Data shown -
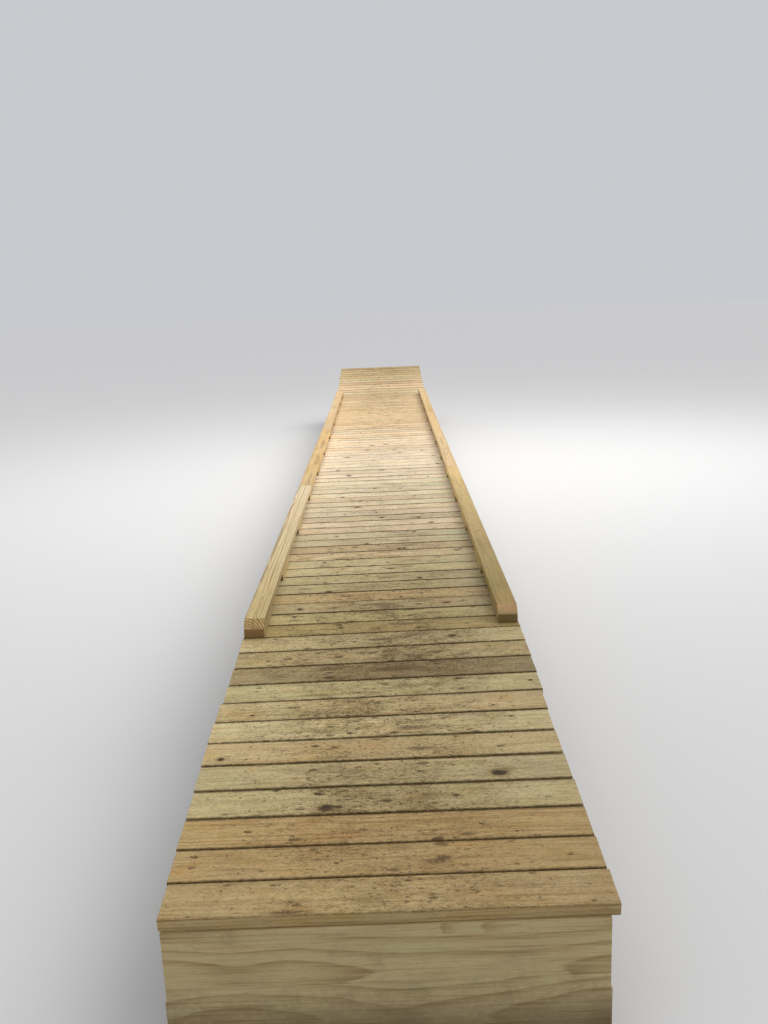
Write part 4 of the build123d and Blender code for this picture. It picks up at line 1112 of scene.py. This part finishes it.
for side, starts, label in ((-1, LEFT_STARTS, "left"), (1, RIGHT_STARTS, "right")):
    for k, s0 in enumerate(starts):
        rng = random.Random(500 + k + (40 if side > 0 else 0))
        node = "%s_curb_blocks_%d" % (label, 1 if k < 6 else 2)
        dark = 0.0
        if k == 0:
            dark = 0.30 if side < 0 else 0.35
        info = dict(
            tone=(rng.uniform(-0.1, 0.12), rng.uniform(-0.05, 0.15), dark),
            pith=(rng.uniform(-0.06, 0.06), -rng.uniform(0.04, 0.09), rng.uniform(0.008, 0.012)),
            care=(0.6, 1.0, 0.7), roam=0.4, wash=(0.86, 0.83, 0.74) if k == 0 else (1.02, 0.97, 0.90),
            end=(lin(164, 129, 84) if side < 0 else lin(136, 120, 76))[:3] + (0.22,) if k == 0
            else lin(128, 100, 66)[:3] + (0.35,),
            seed=(rng.uniform(-40, 40), rng.uniform(-40, 40), rng.uniform(-40, 40)))
        board("%s_curb_block_%02d" % (label, k + 1), BLOCK_LEN, RAIL_W, BLOCK_T, rng, info,
              stations=8, arris=0.0030, bend=rail_bend(s0 + BLOCK_LEN / 2, side * RAIL_X, BLOCK_T / 2),
              mats=(RAIL,), stands_for=(node,))

# ---------------------------------------------------------------------------
# the frame under the deck keeps its CAD shapes: eased arrises and timber
# ---------------------------------------------------------------------------
STRINGERS = make_timber_material("stringer_timber", "Y", (0.04, 60.0, 30.0), 0.6,
                                 (0.0, 0.05, 0.10), 0.0085, 0.010, -0.060)
TIMBER_X = make_timber_material("cross_timber", "X", (60.0, 0.90, 0.1403), 0.9,
                                (-0.06, 0.16, 0.16), 0.0110, 0.008, 0.012)
SLEEPERS = make_timber_material("sleeper_timber", "Y", (0.40, 2.0, 30.0), 1.0,
                                (-0.05, 0.14, 0.22), 0.0110, 0.010, -0.010)
BLOCKING = make_timber_material("blocking_timber", "X", (0.43, 1.0, 30.0), 0.5,
                                (0.03, 0.05, 0.08), 0.0085, 0.030, -0.090)

NEAR_END = make_timber_material("near_end_timber", "X", (60.0, 0.90, 0.1403), 0.9,
                                (0.02, 0.04, 0.06), 0.0095, 0.008, -0.050, mud=0.42, mud_top=0.22)
FAR_END = make_timber_material("far_end_timber", "X", (60.0, 0.90, 0.1403), 0.9,
                               (0.00, 0.06, 0.08), 0.0095, 0.008, -0.050, mud=0.42, mud_top=0.34)

for name, ob in sorted(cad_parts.items()):
    if ob.hide_render:
        continue
    if name.endswith("_stringers"):
        mt = STRINGERS
    elif name.endswith("_sleepers"):
        mt = SLEEPERS
    elif name.endswith("_blocking"):
        mt = BLOCKING
    elif name in ("near_header", "near_abutment_timber", "near_abutment_plate"):
        mt = NEAR_END
    elif name.startswith("far_header") or name.startswith("far_abutment"):
        mt = FAR_END
    else:
        mt = TIMBER_X
    if not ob.material_slots:
        ob.data.materials.append(None)
    for sl in ob.material_slots:
        sl.link = "OBJECT"
        sl.material = mt
    weld = ob.modifiers.new("weld", "WELD")
    weld.merge_threshold = 0.0001
    bev = ob.modifiers.new("arris", "BEVEL")
    bev.width = 0.004 if "cap" in name or "timber" in name or "sleepers" in name else 0.0025
    bev.segments = 2
    bev.limit_method = "ANGLE"
    bev.angle_limit = math.radians(40)
    wn = ob.modifiers.new("weighted", "WEIGHTED_NORMAL")
    wn.keep_sharp = True

# ---------------------------------------------------------------------------
# floor, light and camera
# ---------------------------------------------------------------------------
fme = bpy.data.meshes.new("floor")
N = 96
fv = [(0, 0, -0.0005)] + [(70 * math.cos(2 * math.pi * k / N), 70 * math.sin(2 * math.pi * k / N), -0.0005) for k in range(N)]
fme.from_pydata(fv, [], [(0, k + 1, (k + 1) % N + 1) for k in range(N)])
floor = bpy.data.objects.new("floor", fme)
bpy.context.scene.collection.objects.link(floor)
fmat, ft, fb = new_material("floor_paint")
fb.inputs["Roughness"].default_value = 0.85
fb.inputs["Base Color"].default_value = (0.70, 0.695, 0.685, 1.0)
fme.materials.append(fmat)

world = bpy.context.scene.world or bpy.data.worlds.new("world")
bpy.context.scene.world = world
world.use_nodes = True
wt = world.node_tree
for n in list(wt.nodes):
    wt.nodes.remove(n)
bg = wt.nodes.new("ShaderNodeBackground")
wo = wt.nodes.new("ShaderNodeOutputWorld")
bg.inputs["Color"].default_value = (0.93, 0.95, 1.0, 1.0)
bg.inputs["Strength"].default_value = 0.62
wt.links.new(bg.outputs[0], wo.inputs[0])


def area(name, at, aim, size_x, size_y, power, colour=(1, 1, 1)):
    ld = bpy.data.lights.new(name, "AREA")
    ld.shape = "RECTANGLE"
    ld.size, ld.size_y = size_x, size_y
    ld.energy = power
    ld.color = colour
    ob = bpy.data.objects.new(name, ld)
    bpy.context.scene.collection.objects.link(ob)
    ob.location = at
    d = Vector(aim) - Vector(at)
    ob.rotation_mode = "QUATERNION"
    ob.rotation_quaternion = d.to_track_quat("-Z", "Y")
    return ob


area("soft_top", (1.1, 1.8, 5.8), (0, 1.6, 0.4), 3.6, 8.0, 275, (1.0, 0.985, 0.96))
soft = bpy.data.lights.new("soft_right", "SUN")
soft.energy = 1.05
soft.angle = math.radians(46)
soft.color = (1.0, 0.985, 0.96)
soft_ob = bpy.data.objects.new("soft_right", soft)
bpy.context.scene.collection.objects.link(soft_ob)
soft_ob.location = (6.0, 3.0, 8.0)
soft_ob.rotation_mode = "QUATERNION"
soft_ob.rotation_quaternion = Vector((-0.62, -0.22, -0.75)).to_track_quat("-Z", "Y")

cam_data = bpy.data.cameras.new("camera")
cam = bpy.data.objects.new("camera", cam_data)
bpy.context.scene.collection.objects.link(cam)
bpy.context.scene.camera = cam
cam_data.sensor_width = 36.0
cam_data.lens = 939.07 / 1024.0 * 36.0
cam_data.clip_start, cam_data.clip_end = 0.05, 300.0
th, ro, ya = 0.2343, -0.04, -0.0057
F = Vector((math.sin(ya) * math.cos(th), math.cos(ya) * math.cos(th), -math.sin(th)))
R = Vector((math.cos(ya), -math.sin(ya), 0.0))
U = R.cross(F)
R2 = R * math.cos(ro) + U * math.sin(ro)
U2 = -R * math.sin(ro) + U * math.cos(ro)
cm = Matrix.Identity(4)
for r in range(3):
    cm[r][0], cm[r][1], cm[r][2] = R2[r], U2[r], -F[r]
cm[0][3], cm[1][3], cm[2][3] = 0.0515, -8.4914, 2.0245
cam.matrix_world = cm

bpy.context.scene.view_settings.view_transform = "Standard"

Challenge -
Nothing should be changed: write out all of the data as is.

The answer -
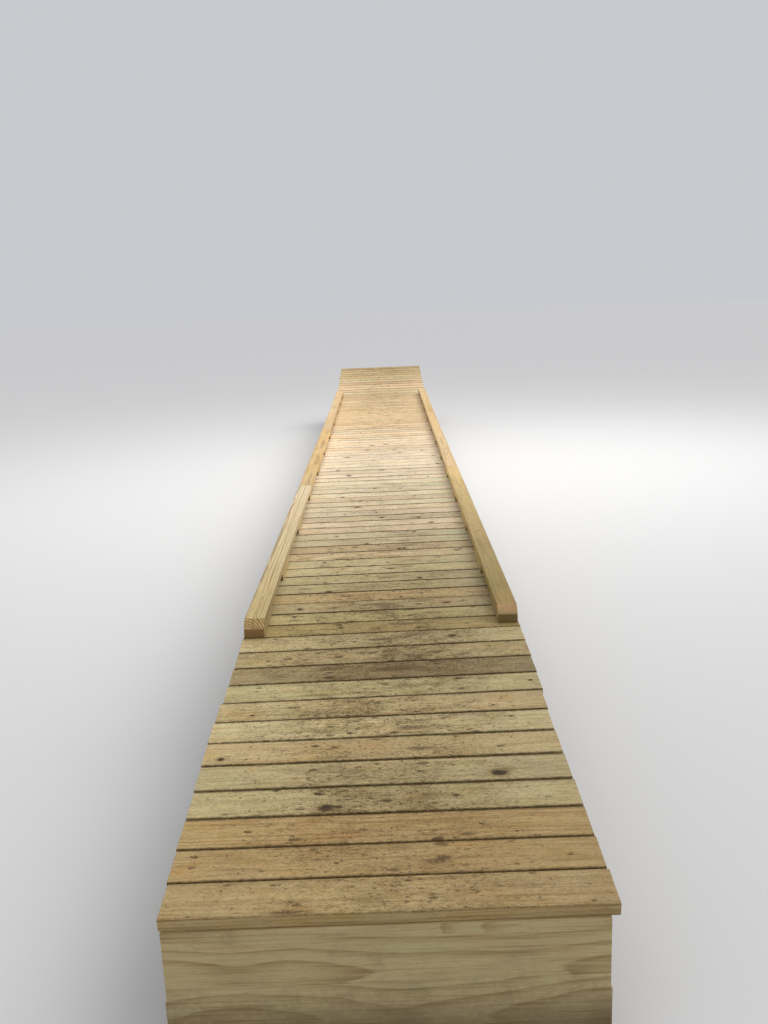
Write part 4 of the build123d and Blender code for this picture. It picks up at line 1112 of scene.py. This part finishes it.
for side, starts, label in ((-1, LEFT_STARTS, "left"), (1, RIGHT_STARTS, "right")):
    for k, s0 in enumerate(starts):
        rng = random.Random(500 + k + (40 if side > 0 else 0))
        node = "%s_curb_blocks_%d" % (label, 1 if k < 6 else 2)
        dark = 0.0
        if k == 0:
            dark = 0.30 if side < 0 else 0.35
        info = dict(
            tone=(rng.uniform(-0.1, 0.12), rng.uniform(-0.05, 0.15), dark),
            pith=(rng.uniform(-0.06, 0.06), -rng.uniform(0.04, 0.09), rng.uniform(0.008, 0.012)),
            care=(0.6, 1.0, 0.7), roam=0.4, wash=(0.86, 0.83, 0.74) if k == 0 else (1.02, 0.97, 0.90),
            end=(lin(164, 129, 84) if side < 0 else lin(136, 120, 76))[:3] + (0.22,) if k == 0
            else lin(128, 100, 66)[:3] + (0.35,),
            seed=(rng.uniform(-40, 40), rng.uniform(-40, 40), rng.uniform(-40, 40)))
        board("%s_curb_block_%02d" % (label, k + 1), BLOCK_LEN, RAIL_W, BLOCK_T, rng, info,
              stations=8, arris=0.0030, bend=rail_bend(s0 + BLOCK_LEN / 2, side * RAIL_X, BLOCK_T / 2),
              mats=(RAIL,), stands_for=(node,))

# ---------------------------------------------------------------------------
# the frame under the deck keeps its CAD shapes: eased arrises and timber
# ---------------------------------------------------------------------------
STRINGERS = make_timber_material("stringer_timber", "Y", (0.04, 60.0, 30.0), 0.6,
                                 (0.0, 0.05, 0.10), 0.0085, 0.010, -0.060)
TIMBER_X = make_timber_material("cross_timber", "X", (60.0, 0.90, 0.1403), 0.9,
                                (-0.06, 0.16, 0.16), 0.0110, 0.008, 0.012)
SLEEPERS = make_timber_material("sleeper_timber", "Y", (0.40, 2.0, 30.0), 1.0,
                                (-0.05, 0.14, 0.22), 0.0110, 0.010, -0.010)
BLOCKING = make_timber_material("blocking_timber", "X", (0.43, 1.0, 30.0), 0.5,
                                (0.03, 0.05, 0.08), 0.0085, 0.030, -0.090)

NEAR_END = make_timber_material("near_end_timber", "X", (60.0, 0.90, 0.1403), 0.9,
                                (0.02, 0.04, 0.06), 0.0095, 0.008, -0.050, mud=0.42, mud_top=0.22)
FAR_END = make_timber_material("far_end_timber", "X", (60.0, 0.90, 0.1403), 0.9,
                               (0.00, 0.06, 0.08), 0.0095, 0.008, -0.050, mud=0.42, mud_top=0.34)

for name, ob in sorted(cad_parts.items()):
    if ob.hide_render:
        continue
    if name.endswith("_stringers"):
        mt = STRINGERS
    elif name.endswith("_sleepers"):
        mt = SLEEPERS
    elif name.endswith("_blocking"):
        mt = BLOCKING
    elif name in ("near_header", "near_abutment_timber", "near_abutment_plate"):
        mt = NEAR_END
    elif name.startswith("far_header") or name.startswith("far_abutment"):
        mt = FAR_END
    else:
        mt = TIMBER_X
    if not ob.material_slots:
        ob.data.materials.append(None)
    for sl in ob.material_slots:
        sl.link = "OBJECT"
        sl.material = mt
    weld = ob.modifiers.new("weld", "WELD")
    weld.merge_threshold = 0.0001
    bev = ob.modifiers.new("arris", "BEVEL")
    bev.width = 0.004 if "cap" in name or "timber" in name or "sleepers" in name else 0.0025
    bev.segments = 2
    bev.limit_method = "ANGLE"
    bev.angle_limit = math.radians(40)
    wn = ob.modifiers.new("weighted", "WEIGHTED_NORMAL")
    wn.keep_sharp = True

# ---------------------------------------------------------------------------
# floor, light and camera
# ---------------------------------------------------------------------------
fme = bpy.data.meshes.new("floor")
N = 96
fv = [(0, 0, -0.0005)] + [(70 * math.cos(2 * math.pi * k / N), 70 * math.sin(2 * math.pi * k / N), -0.0005) for k in range(N)]
fme.from_pydata(fv, [], [(0, k + 1, (k + 1) % N + 1) for k in range(N)])
floor = bpy.data.objects.new("floor", fme)
bpy.context.scene.collection.objects.link(floor)
fmat, ft, fb = new_material("floor_paint")
fb.inputs["Roughness"].default_value = 0.85
fb.inputs["Base Color"].default_value = (0.70, 0.695, 0.685, 1.0)
fme.materials.append(fmat)

world = bpy.context.scene.world or bpy.data.worlds.new("world")
bpy.context.scene.world = world
world.use_nodes = True
wt = world.node_tree
for n in list(wt.nodes):
    wt.nodes.remove(n)
bg = wt.nodes.new("ShaderNodeBackground")
wo = wt.nodes.new("ShaderNodeOutputWorld")
bg.inputs["Color"].default_value = (0.93, 0.95, 1.0, 1.0)
bg.inputs["Strength"].default_value = 0.62
wt.links.new(bg.outputs[0], wo.inputs[0])


def area(name, at, aim, size_x, size_y, power, colour=(1, 1, 1)):
    ld = bpy.data.lights.new(name, "AREA")
    ld.shape = "RECTANGLE"
    ld.size, ld.size_y = size_x, size_y
    ld.energy = power
    ld.color = colour
    ob = bpy.data.objects.new(name, ld)
    bpy.context.scene.collection.objects.link(ob)
    ob.location = at
    d = Vector(aim) - Vector(at)
    ob.rotation_mode = "QUATERNION"
    ob.rotation_quaternion = d.to_track_quat("-Z", "Y")
    return ob


area("soft_top", (1.1, 1.8, 5.8), (0, 1.6, 0.4), 3.6, 8.0, 275, (1.0, 0.985, 0.96))
soft = bpy.data.lights.new("soft_right", "SUN")
soft.energy = 1.05
soft.angle = math.radians(46)
soft.color = (1.0, 0.985, 0.96)
soft_ob = bpy.data.objects.new("soft_right", soft)
bpy.context.scene.collection.objects.link(soft_ob)
soft_ob.location = (6.0, 3.0, 8.0)
soft_ob.rotation_mode = "QUATERNION"
soft_ob.rotation_quaternion = Vector((-0.62, -0.22, -0.75)).to_track_quat("-Z", "Y")

cam_data = bpy.data.cameras.new("camera")
cam = bpy.data.objects.new("camera", cam_data)
bpy.context.scene.collection.objects.link(cam)
bpy.context.scene.camera = cam
cam_data.sensor_width = 36.0
cam_data.lens = 939.07 / 1024.0 * 36.0
cam_data.clip_start, cam_data.clip_end = 0.05, 300.0
th, ro, ya = 0.2343, -0.04, -0.0057
F = Vector((math.sin(ya) * math.cos(th), math.cos(ya) * math.cos(th), -math.sin(th)))
R = Vector((math.cos(ya), -math.sin(ya), 0.0))
U = R.cross(F)
R2 = R * math.cos(ro) + U * math.sin(ro)
U2 = -R * math.sin(ro) + U * math.cos(ro)
cm = Matrix.Identity(4)
for r in range(3):
    cm[r][0], cm[r][1], cm[r][2] = R2[r], U2[r], -F[r]
cm[0][3], cm[1][3], cm[2][3] = 0.0515, -8.4914, 2.0245
cam.matrix_world = cm

bpy.context.scene.view_settings.view_transform = "Standard"